Share This Article
Mijn vierjarige zoon werd keer op keer geduwd door een jongetje met een groen t-shirt in de speeltuin. Wat doe je op zo’n moment? De één zal er op af stormen. De ander vindt dat de kleine man het zelf moet oplossen, ‘dat moet hij later ook, wen er maar aan’. En ik? Ik weet dus niet wat ik moet doen. Help ik hem als ik me er mee bemoei? Of heeft hij er meer aan als hij zelf bepaalt wanneer het genoeg voor hem is?
Het doet me realiseren hoe kwetsbaar hij is. Vaak zo groot met wijze woorden of een grote mond, maar stiekem nog zo klein. Ik wil een lief muurtje bouwen om hem te beschermen voor alles wat pijn kan doen of naar kan voelen.

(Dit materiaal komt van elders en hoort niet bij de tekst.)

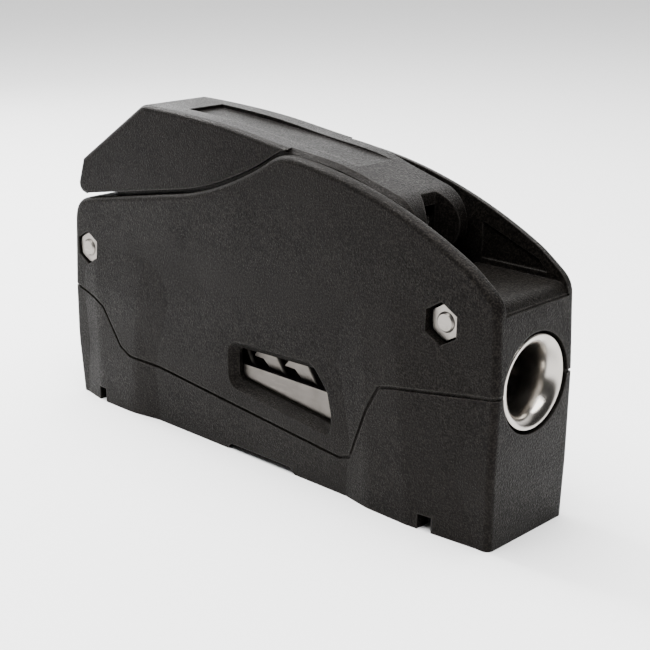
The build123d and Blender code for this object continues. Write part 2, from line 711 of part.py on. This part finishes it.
# ---- assembly -------------------------------------------------------------------------------
def assembly():
    base, upper = mouldings()
    bar = link_bar()
    parts = {
        "base_body": base,
        "upper_body": upper,
        "rope_track": track(),
        "front_bell_mouth": bell_mouth(rear=False),
        "rear_bell_mouth": bell_mouth(rear=True),
        "front_cross_bolt": cross_bolt(*FRONT_BOLT, FRONT_NUT_FACE),
        "rear_cross_bolt": cross_bolt(*REAR_BOLT, REAR_NUT_FACE),
        "front_cross_nut": hex_nut(*FRONT_BOLT, FRONT_NUT_FACE),
        "rear_cross_nut": hex_nut(*REAR_BOLT, REAR_NUT_FACE),
        "deck_nuts": deck_nuts(),
        "case_screws": case_screws(),
        "handle": handle(),
        "handle_pivot_pin": pivot_pin(),
        "pivot_bushes": pivot_bushes(),
        "toggle_link": toggle_link(),
        "toggle_top_pin": toggle_top_pin(),
        "toggle_foot_pin": toggle_foot_pin(),
        "link_bar_near": bar,
        "link_bar_far": mirror(bar, about=Plane.XZ),
        "link_rivets": link_rivets(),
        "ring_pins": ring_pins(),
        "return_spring": return_spring(),
    }
    for index in range(RING_COUNT):
        parts[f"clamp_ring_{index + 1}"] = clamp_ring(index)
    return parts


def write(parts):
    os.makedirs("parts", exist_ok=True)
    for name, shape in parts.items():
        solids = shape if isinstance(shape, (list, ShapeList)) else shape.solids()
        export_step(Compound(children=list(solids)), f"parts/{name}.step")


if __name__ == "__main__":
    write(assembly())
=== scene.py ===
import math

import bpy
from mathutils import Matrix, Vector


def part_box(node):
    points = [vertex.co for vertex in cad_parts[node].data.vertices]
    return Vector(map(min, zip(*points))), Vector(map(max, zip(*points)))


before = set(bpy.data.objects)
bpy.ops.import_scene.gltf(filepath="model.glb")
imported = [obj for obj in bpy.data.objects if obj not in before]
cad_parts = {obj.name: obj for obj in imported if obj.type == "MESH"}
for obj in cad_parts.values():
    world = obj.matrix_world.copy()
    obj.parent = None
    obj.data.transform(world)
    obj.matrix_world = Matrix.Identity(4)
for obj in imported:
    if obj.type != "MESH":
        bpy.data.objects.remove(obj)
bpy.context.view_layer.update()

# Rope clutch: materials, floor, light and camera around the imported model.  Metres.
MM = 0.001

# ---- camera: towards the front end and the near side, from above ----------------------------
LENS_MM = 75.27
SENSOR_MM = 36.0
NEAREST_SHOWN = 0.01
CAMERA_AT = Vector((251.38, -246.69, 148.45)) * MM
CAMERA_YAW = 0.771762          # radians, turned left of looking along +Y
CAMERA_PITCH = 0.311504        # radians, looking down

# ---- colours, linear ------------------------------------------------------------------------
HOUSING_BASE = (0.0024, 0.0021, 0.0018)
# edge colours of the plastic: rubbed wear and a painted highlight along outer edges
HOUSING_WORN_AND_HIGHLIGHT = (0.040, 0.037, 0.034)
LEVER_BASE = (0.0022, 0.0019, 0.0017)
LEVER_WORN_AND_HIGHLIGHT = (0.046, 0.043, 0.040)
POLISHED_STEEL = (0.43, 0.405, 0.372)
GROUND_STEEL = (0.56, 0.54, 0.51)
FASTENER_STEEL = (0.25, 0.232, 0.212)
ROLLED_STEEL = (0.105, 0.096, 0.087)
DRAWN_STEEL = (0.48, 0.46, 0.43)
NATURAL_ACETAL = (0.30, 0.29, 0.27)
FLOOR_GREY = (0.9, 0.9, 0.9)
WARM_GLOSS = (1.0, 0.93, 0.87, 1.0)      # tint of the black plastic's highlights

# ---- floor and light ------------------------------------------------------------------------
FLOOR_HALF = 3.0
BACKDROP_TOWARDS = (-0.664, 0.684, 0.30)   # brightest part of the room, behind the object
BACKDROP_FROM, BACKDROP_FULL = 0.30, 0.98  # cosine of the angle from there: dim, full
ROOM_DIM, ROOM_BRIGHT = 0.07, 4.3
# name: place, what it looks at, size, watts
LIGHTS = {
    "overhead": ((0.05, -0.10, 0.85), (0, 0, 0), (1.0, 0.8), 30),
    "left": ((-0.60, 0.10, 0.30), (0, 0, 0.05), (0.35, 0.4), 1.5),
    "rim": ((-0.50, -0.03, 0.55), (0, 0, 0.06), (0.18, 0.10), 7),
}


def add_camera():
    data = bpy.data.cameras.new("camera")
    data.lens = LENS_MM
    data.sensor_width = SENSOR_MM
    data.clip_start = NEAREST_SHOWN
    camera = bpy.data.objects.new("camera", data)
    bpy.context.scene.collection.objects.link(camera)
    forward = Vector((
        -math.sin(CAMERA_YAW) * math.cos(CAMERA_PITCH),
        math.cos(CAMERA_YAW) * math.cos(CAMERA_PITCH),
        -math.sin(CAMERA_PITCH),
    ))
    camera.rotation_euler = forward.to_track_quat("-Z", "Y").to_euler()
    camera.location = CAMERA_AT
    bpy.context.scene.camera = camera


# ---- material recipes -----------------------------------------------------------------------
def times(factor, colour):
    """The colour made lighter or darker, with full alpha."""
    return tuple(min(1.0, factor * c) for c in colour) + (1.0,)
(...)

Ik wil naar huis, hem meenemen. Zijn pyjamaatje aantrekken en samen in het grote bed kruipen. De meest veilige plek die ooit zal bestaan.

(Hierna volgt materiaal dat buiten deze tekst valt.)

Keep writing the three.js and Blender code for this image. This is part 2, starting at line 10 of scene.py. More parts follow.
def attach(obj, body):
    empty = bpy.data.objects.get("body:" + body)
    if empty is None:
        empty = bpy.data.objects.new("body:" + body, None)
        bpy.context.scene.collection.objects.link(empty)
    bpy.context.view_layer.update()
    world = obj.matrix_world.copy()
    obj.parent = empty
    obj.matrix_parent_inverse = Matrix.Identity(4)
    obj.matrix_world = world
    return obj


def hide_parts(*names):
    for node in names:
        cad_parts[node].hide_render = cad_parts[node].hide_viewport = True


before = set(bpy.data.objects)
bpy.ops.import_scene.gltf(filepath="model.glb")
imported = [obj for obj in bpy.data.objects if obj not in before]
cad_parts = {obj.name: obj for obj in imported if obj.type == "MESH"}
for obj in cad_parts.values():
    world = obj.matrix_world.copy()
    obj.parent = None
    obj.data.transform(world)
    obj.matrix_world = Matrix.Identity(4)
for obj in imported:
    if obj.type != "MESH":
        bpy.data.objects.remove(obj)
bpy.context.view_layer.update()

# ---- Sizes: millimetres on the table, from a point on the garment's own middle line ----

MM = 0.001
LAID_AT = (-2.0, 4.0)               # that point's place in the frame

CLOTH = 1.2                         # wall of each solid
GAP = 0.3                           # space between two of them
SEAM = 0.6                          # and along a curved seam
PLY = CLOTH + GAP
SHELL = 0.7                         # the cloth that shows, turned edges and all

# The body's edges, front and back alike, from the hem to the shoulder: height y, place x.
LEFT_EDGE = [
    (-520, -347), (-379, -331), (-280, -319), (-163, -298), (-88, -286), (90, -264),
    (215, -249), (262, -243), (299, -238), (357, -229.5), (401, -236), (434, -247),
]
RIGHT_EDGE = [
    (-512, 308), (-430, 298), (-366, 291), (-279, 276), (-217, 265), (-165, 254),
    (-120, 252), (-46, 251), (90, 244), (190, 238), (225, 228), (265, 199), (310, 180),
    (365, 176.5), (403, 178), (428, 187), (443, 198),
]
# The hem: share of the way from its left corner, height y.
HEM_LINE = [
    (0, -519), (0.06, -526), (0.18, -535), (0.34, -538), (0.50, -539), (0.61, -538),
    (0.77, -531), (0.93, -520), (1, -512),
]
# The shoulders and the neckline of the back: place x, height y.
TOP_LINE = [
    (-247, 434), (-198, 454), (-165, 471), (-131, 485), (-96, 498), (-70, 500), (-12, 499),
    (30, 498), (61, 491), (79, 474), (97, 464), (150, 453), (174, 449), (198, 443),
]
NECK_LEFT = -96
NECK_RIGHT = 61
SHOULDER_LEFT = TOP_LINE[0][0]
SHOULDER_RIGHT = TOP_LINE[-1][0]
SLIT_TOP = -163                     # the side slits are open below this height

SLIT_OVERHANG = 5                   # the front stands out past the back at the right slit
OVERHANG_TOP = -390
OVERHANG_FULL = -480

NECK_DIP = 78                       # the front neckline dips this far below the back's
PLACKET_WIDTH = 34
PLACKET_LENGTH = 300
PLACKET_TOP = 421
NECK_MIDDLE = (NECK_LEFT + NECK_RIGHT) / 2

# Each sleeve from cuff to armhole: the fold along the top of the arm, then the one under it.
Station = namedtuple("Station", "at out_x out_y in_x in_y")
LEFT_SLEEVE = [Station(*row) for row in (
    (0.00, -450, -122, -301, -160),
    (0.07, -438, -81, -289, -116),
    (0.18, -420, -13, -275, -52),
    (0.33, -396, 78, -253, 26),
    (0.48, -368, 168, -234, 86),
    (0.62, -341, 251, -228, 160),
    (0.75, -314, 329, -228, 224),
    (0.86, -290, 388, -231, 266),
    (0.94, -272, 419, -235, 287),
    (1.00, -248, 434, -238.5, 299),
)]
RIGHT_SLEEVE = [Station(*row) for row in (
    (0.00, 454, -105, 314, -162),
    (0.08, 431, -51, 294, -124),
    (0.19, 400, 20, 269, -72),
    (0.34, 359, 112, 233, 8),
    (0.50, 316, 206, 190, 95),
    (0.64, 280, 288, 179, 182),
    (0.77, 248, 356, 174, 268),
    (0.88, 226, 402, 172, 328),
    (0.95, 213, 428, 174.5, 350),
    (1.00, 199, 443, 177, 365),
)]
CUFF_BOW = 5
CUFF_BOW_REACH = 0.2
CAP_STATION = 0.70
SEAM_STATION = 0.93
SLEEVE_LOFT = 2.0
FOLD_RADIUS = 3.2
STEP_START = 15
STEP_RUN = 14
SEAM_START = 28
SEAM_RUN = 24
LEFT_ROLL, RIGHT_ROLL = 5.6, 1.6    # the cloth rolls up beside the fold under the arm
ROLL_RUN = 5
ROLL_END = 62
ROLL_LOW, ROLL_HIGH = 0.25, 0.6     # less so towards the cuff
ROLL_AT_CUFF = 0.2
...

Op dit moment is overigens de meest onveilige plek toch wel de zwemles waar hij sinds kort op zit. Hartstikke leuk natuurlijk, maar wat een immense beproeving als ouder om je kereltje keer op keer te zien ondergaan, proestend, omdat hij ‘gewoon maar eens moet proberen op zijn rug te drijven’. Bij les 2. Ik wil dat zwembad in, hem eruit tillen, tegen de juf zeggen dat er duidelijk een draadje los zit bij d’r. Zwemmen kun je ook over tien jaar leren.

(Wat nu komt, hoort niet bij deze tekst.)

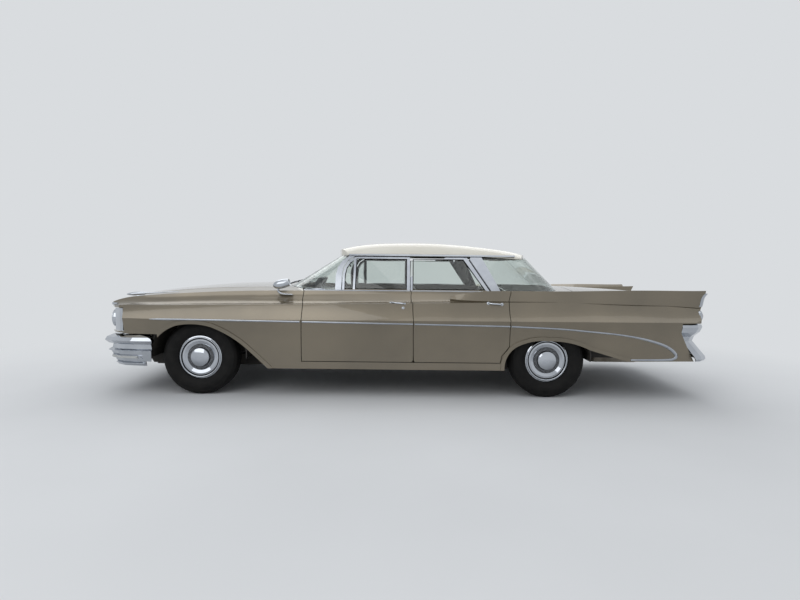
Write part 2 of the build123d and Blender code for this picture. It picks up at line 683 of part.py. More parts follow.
screen_low = ((-600, 806), (-850, 792), (-1040, 700), (-1140, 480), (-1176, 0))
screen_high = ((-470, 686), (-510, 676), (-560, 640), (-600, 520), (-640, 0))
with BuildPart() as windscreen:
    add(wrapped_glass(screen_low, 930, screen_high, 1262, 0))
    add(wrapped_glass(screen_low, 929, screen_high, 1263, glass), mode=Mode.SUBTRACT)
    add(side_prism(((-1300, 900), (-633, 900), (-633, 1078), (-617, 1151), (-573, 1216), (-520, 1255), (-520, 1258),
                    (-1300, 1258)), -900, 900), mode=Mode.INTERSECT)
    add(outer_body, mode=Mode.SUBTRACT)
    add(roof_panel.part, mode=Mode.SUBTRACT)
windscreen.part.label = "windscreen"
export_step(windscreen.part, "parts/windscreen.step")

back_low = ((840, 812), (1050, 800), (1350, 690), (1480, 430), (1512, 0))
back_high = ((600, 690), (900, 682), (1080, 610), (1120, 400), (1150, 0))
with BuildPart() as rear_window:
    add(wrapped_glass(back_low, 930, back_high, 1262, 0))
    add(wrapped_glass(back_low, 929, back_high, 1263, glass), mode=Mode.SUBTRACT)
    add(side_prism(((650, 1246), (846, 900), (1600, 900), (1300, 1246)), -900, 900), mode=Mode.INTERSECT)
    add(outer_body, mode=Mode.SUBTRACT)
    add(roof_panel.part, mode=Mode.SUBTRACT)
    add(pillars.part, mode=Mode.SUBTRACT)
rear_window.part.label = "rear_window"
export_step(rear_window.part, "parts/rear_window.step")

# Grille: on each side a plate that follows the nose, a framed opening with fine bars, and two lamp rims
grille_opening = ((78, 604), (78, 740), (486, 756), (486, 588))
grille_frame = ((64, 590), (64, 754), (500, 770), (500, 574))
grille_reach = plan_prism(((-2900, 58), (-2900, 1100), (-2502, 1100), (-2482, 860), (-2482, 58)), 560, 790)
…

Ik vraag me af of mijn gedachten vreemd zijn. Ik doe al die psychologische loslaatdingen keurig. Soms alleen met pijn in mijn hart. Hij hoeft niet klein te blijven, als hij maar veilig is. Ik kijk er naar uit dat hij een grote stoere vent is, die een beetje moet bukken om zijn mams een kroel te geven. Ervan uitgaande dat hij daar dan nog zo nu en dan zin in heeft. Voelt hij dan minder kwetsbaar? Ik wacht rustig af, en ik hoop het van harte.
Hij is blij als het weer zwemlesdag is en rent opgetogen het bad binnen. Na twaalf keer proestend koppie onder vertelt hij tegen iedereen dat het keileuk is. En het jongetje in het groene t-shirt in de speeltuin? Naar eigen zeggen was dat zijn vriend.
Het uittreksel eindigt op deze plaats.